29 January 2014 ~ 0 Comments

Pay a Little Now or a Lot Later

Pay Now LaterI know in the last few blogs I have been discussing the various types of printer malfunctions and of course I intend to finish that series, but I ran into something yesterday that may be interesting to explore. I was speaking to one of my favorite customers about her fax machine and she was telling me that she was thinking that it was about time to replace it with a new one. It seems that it was starting to get to the point where the problems were showing up a little too often. The machine that she has is a Brother.

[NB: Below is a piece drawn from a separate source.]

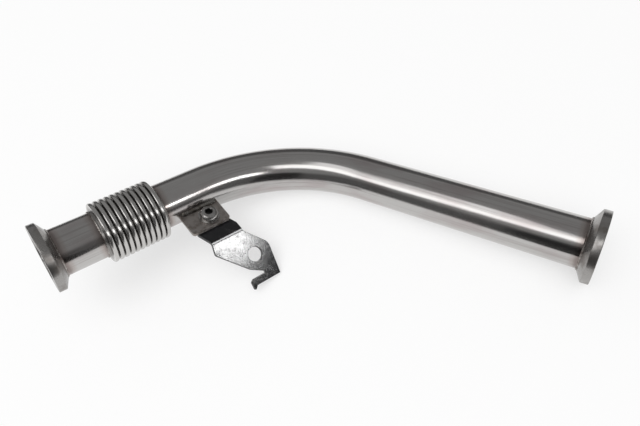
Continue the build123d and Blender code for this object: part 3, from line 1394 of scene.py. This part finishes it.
@dataclass
class Studio:
    """Floor, lamps, background and camera."""

    pipe: PipeFrame
    floor_size: float = 60.0
    floor_grey: float = 0.45
    floor_glow: float = 0.55
    sky_strength: float = 1.4
    sky_spread: float = math.radians(70.0)
    sky_from: tuple[float, float, float] = (0.13, -0.4, 0.91)
    fill: float = 0.36
    background: float = 1.0
    lens: float = 29.53
    sensor: float = 36.0
    camera_place: tuple[float, float, float] = (-0.0106, -0.3305, 0.2384)
    camera_forward: tuple[float, float, float] = (0.4763, 0.6271, -0.6163)
    camera_right: tuple[float, float, float] = (0.7748, -0.6307, -0.0429)

    def softboxes(self) -> list[Softbox]:
        """The lamps whose shapes show on the metal.

        Returns:
            The lamps.
        """
        level, leaning = (1.0, 0.0, 0.0), (0.0, -0.753, 0.658)
        right, run = (0.40, -0.34, 0.443), (-0.08, 0.03, 0.05)
        folds = ("bellows_wall", "inlet_clamp_flange", "bellows_inlet_bead", "bellows_outlet_bead")
        return [
            Softbox("overhead_lamp", (-1.2, -1.25, 3.0), (-1.2, -1.25, 0.0), level, 3.8, 1.1, 1.8),
            Softbox("overhead_edge", (-1.25, -0.2, 3.0), (-1.25, -0.2, 0.0), level, 1.9, 1.0, 1.05),
            Softbox("first_run_lamp", right, run, leaning, 0.46, 0.10, 5.6, ("long_tube",)),
            Softbox("bellows_lamp", right, run, leaning, 0.60, 0.16, 2.4, folds),
            Softbox(
                "plate_lamp", (0.40, -0.112, 0.358), (-0.06, -0.028, 0.03), (0.0, 1.0, 0.0),
                0.075, 0.085, 46.0, ("painted_bracket",),
            ),
            Softbox(
                "bend_lamp", (0.238, 0.063, 0.388), (-0.062, -0.028, 0.026), (0.55, -0.80, -0.22),
                0.17, 0.2, 20.0, ("painted_bracket",),
            ),
        ]

    def build(self) -> None:
        """Set everything up."""
        self.floor()
        Tent().build()
        Card("near_card", (0.02, -0.30, 0.13), (0.02, 0.0, 0.13), 0.18, 0.26, 0.03).build()
        for softbox in self.softboxes():
            softbox.build()
        self.sky()
        self.world()
        self.camera()
        bpy.context.scene.view_settings.view_transform = "Standard"

    def floor(self) -> None:
        """Make the plain pale floor."""
        bm = bmesh.new()
        bmesh.ops.create_grid(bm, x_segments=1, y_segments=1, size=self.floor_size / 2)
        sheet = NodeSheet("pale_floor")
        grey = self.floor_grey
        sheet.set(Base_Color=colour(grey, grey, grey), Roughness=0.9, Specular_IOR_Level=0.0)
        sheet.set(Emission_Strength=sheet.math("MULTIPLY", sheet.shown(), self.floor_glow))
        sheet.set(Emission_Color=WHITE)
        sheet.material.cycles.emission_sampling = "NONE"
        put("floor", mesh_of("floor", bm, sheet.material))

    def sky(self) -> None:
        """Make the broad soft light from above, which reflections don't show."""
        lamp = bpy.data.lights.new("broad_light", "SUN")
        lamp.energy, lamp.angle = self.sky_strength, self.sky_spread
        made = put("broad_light", lamp)
        made.rotation_mode = "QUATERNION"
        made.rotation_quaternion = Vector(self.sky_from).to_track_quat("Z", "Y")
        made.visible_glossy = False

    def world(self) -> None:
        """White for what is seen or mirrored past the floor, and a soft fill for the rest."""
        world = bpy.data.worlds.new("studio")
        bpy.context.scene.world = world
        world.use_nodes = True
        nodes = NodeTree(world.node_tree)
        strength = nodes.add("ShaderNodeMapRange")
        nodes.fill(strength, Value=nodes.shown(), To_Min=self.fill, To_Max=self.background)
        glow = nodes.tree.nodes["Background"]
        nodes.fill(glow, Color=WHITE, Strength=strength.outputs["Result"])

    def camera(self) -> None:
        """Set the camera where the photograph was taken from."""
        data = bpy.data.cameras.new("camera")
        data.lens, data.sensor_width, data.sensor_fit = self.lens, self.sensor, "HORIZONTAL"
        camera = put("camera", data)
        back = -self.pipe.direction(self.camera_forward)
        right = self.pipe.direction(self.camera_right)
        right = (right - back * right.dot(back)).normalized()
        camera.matrix_world = (
            Matrix.Translation(self.pipe.point(self.camera_place))
            @ Matrix((right, back.cross(right), back)).transposed().to_4x4()
        )
        data.clip_start = 0.01
        bpy.context.scene.camera = camera


def clear_scene() -> None:
    """Remove whatever the new file holds."""
    for item in list(bpy.data.objects):
        bpy.data.objects.remove(item)


def build_run(run: PipeRun, weld: bpy.types.Material) -> None:
    """Make everything along the centreline.

    Args:
        run: The sizes of the pipe's run.
        weld: The finish of the weld beads.
    """
    pipe = run.pipe
    inlet, outlet = TubeEnd(pipe), TubeEnd(pipe, from_outlet=True)
    flange_depth = run.flange_rim + run.flange_cone
    seams = (run.bellows_start - run.cuff, run.bellows_end + run.cuff)
    tube_steel = PolishedTube(welds=(
        inlet.station(flange_depth + run.flange_weld),
        *seams,
        outlet.station(flange_depth + run.flange_weld),
    )).material()
    for name, node, start, end in (
        ("short_tube", "inlet_tube", run.flange_lip, run.bellows_start - run.end_gap),
        ("long_tube", "main_tube", run.bellows_end + run.end_gap, outlet.station(run.flange_lip)),
    ):
        run.tube(name, node, start, end, tube_steel)
    flange_steel = TurnedFlange().material()
    run.flange("inlet_clamp_flange", "inlet_flange", inlet, flange_steel)
    run.flange("outlet_clamp_flange", "outlet_flange", outlet, flange_steel)
    run.bellows(FoldedSheet(run.bellows_radius, run.socket_radius + run.bellows_wall).material())
    for name, node, end, towards in (
        ("inlet_flange_bead", "inlet_flange_weld", inlet, 1.0),
        ("outlet_flange_bead", "outlet_flange_weld", outlet, -1.0),
    ):
        shoulder = end.station(flange_depth)
        run.ring_weld(name, node, shoulder, towards, run.flange_weld, run.flange_ripples, weld)
    for name, node, shoulder, towards in (
        ("bellows_inlet_bead", "bellows_inlet_weld", seams[0], -1.0),
        ("bellows_outlet_bead", "bellows_outlet_weld", seams[1], 1.0),
    ):
        run.ring_weld(name, node, shoulder, towards, run.cuff_weld, run.seam_ripples, weld)


def build_bracket(bracket: TabAndBracket) -> None:
    """Make the tab, its welds, the bracket and its fasteners.

    Args:
        bracket: The bracket and its sizes.
    """
    sheet, fastener = bracket.edge_rounding, bracket.fastener_rounding
    bracket.from_node("rolled_tab", "mounting_tab", sheet, MILL_PLATE.material(), Slot.TAB)
    # The tab's beads take the darker weld finish, which paints the shade in the tab's corner.
    painted_shade_weld = SHADED_WELD.material()
    bracket.tab_weld("tab_upper_bead", "tab_weld_upper", 1.0, painted_shade_weld)
    bracket.tab_weld("tab_lower_bead", "tab_weld_lower", -1.0, painted_shade_weld)
    bracket.from_node(
        "painted_bracket", "support_bracket", sheet, BLACK_PAINT.material(), Slot.BRACKET
    )
    bracket.screw(SCREW_STEEL.material(), SOCKET_SHADE.material())
    bracket.from_node(
        "flat_washer", "bracket_washer", fastener, WASHER_STEEL.material(), Slot.WASHER
    )
    bracket.from_node("hexagon_nut", "bracket_nut", fastener, NUT_STEEL.material(), Slot.NUT)


def main() -> None:
    """Build the whole scene."""
    clear_scene()
    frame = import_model()
    pipe = PipeFrame.from_record(frame["record"])
    LOG.info("centreline %.1f mm, bend radius %.1f mm", pipe.length / MM, pipe.bend_radius / MM)
    run = PipeRun(pipe)
    build_run(run, WELD_METAL.material())
    build_bracket(TabAndBracket(pipe, frame["nodes"], run.tube_radius))
    Studio(pipe).build()


if __name__ == "__main__":
    logging.basicConfig(level=logging.INFO, format="%(name)s: %(message)s")
    main()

Now, if you’re not familiar with the Brother products, in addition to the toner cartridge, there is a separate drum unit that must be replaced from time to time. For most of their products, you can expect to use one drum for every five toner cartridges. The problems that she commonly experiences have to do with image quality which would mean that either there is a problem with the drum unit or the toner cartridge. While there are times that she has had a problem with premature failure, many times one of the consumables is simply at the end of its life cycle.

What I like about other machines, like HP and Canon, is that there is only one consumable that is replaced, the toner cartridge.  That’s one less headache when you have a problem.  So, I asked her why she bought that particular machine. She kind of shrugged and said that it was probably because it was the cheapest.  Of course, I encouraged her to consider the other brands of machines since they are less complicated, but I also told her that she might be surprised at which machine is actually cheaper. In the long run, you are going to spend more on consumables that you are on the machine itself.

What she was considering at the point of purchase was the INITIAL COST OF ENTRY when she really should consider the TOTAL COST of OWNERSHIP. Again, of the lifetime of the machine, you spend several times more on the consumables that you do on the machine itself. So I decided to do a little investigating. I went down to the local Office Depot and looked at several different machines and did a cost comparison using Office Depot pricing for the machines and consumables.

I compared four machines, the Brother MFC 7860 ($299.99), the HP M1536dnf ($249.99), the HP MFP425dn ($349.99) and the Canon MF4770N ($199.99). Then, using OEM consumable yield information and OEM pricing from Office Depot, I did some cost analysis.  What I discovered was exactly as I would have guessed, but is probably the exact opposite of what most people might think. I found that the most expensive printer initially, the HP 425, was the least expensive to own by the time you reached 10,000 pages printed. The next one was the other HP, the HP 1536.

At 50,000 pages, the HP 425 was a savings of nearly $500 over the brother. And the most expensive printer is the one that is least expensive at the store, the Canon.  I have done this comparison before and the same holds true for standard laser printer. When it’s time to purchase your next machine, remember that the TOTAL COST of OWNERSHIP should be considered not just the INITIAL COST of ENTRY.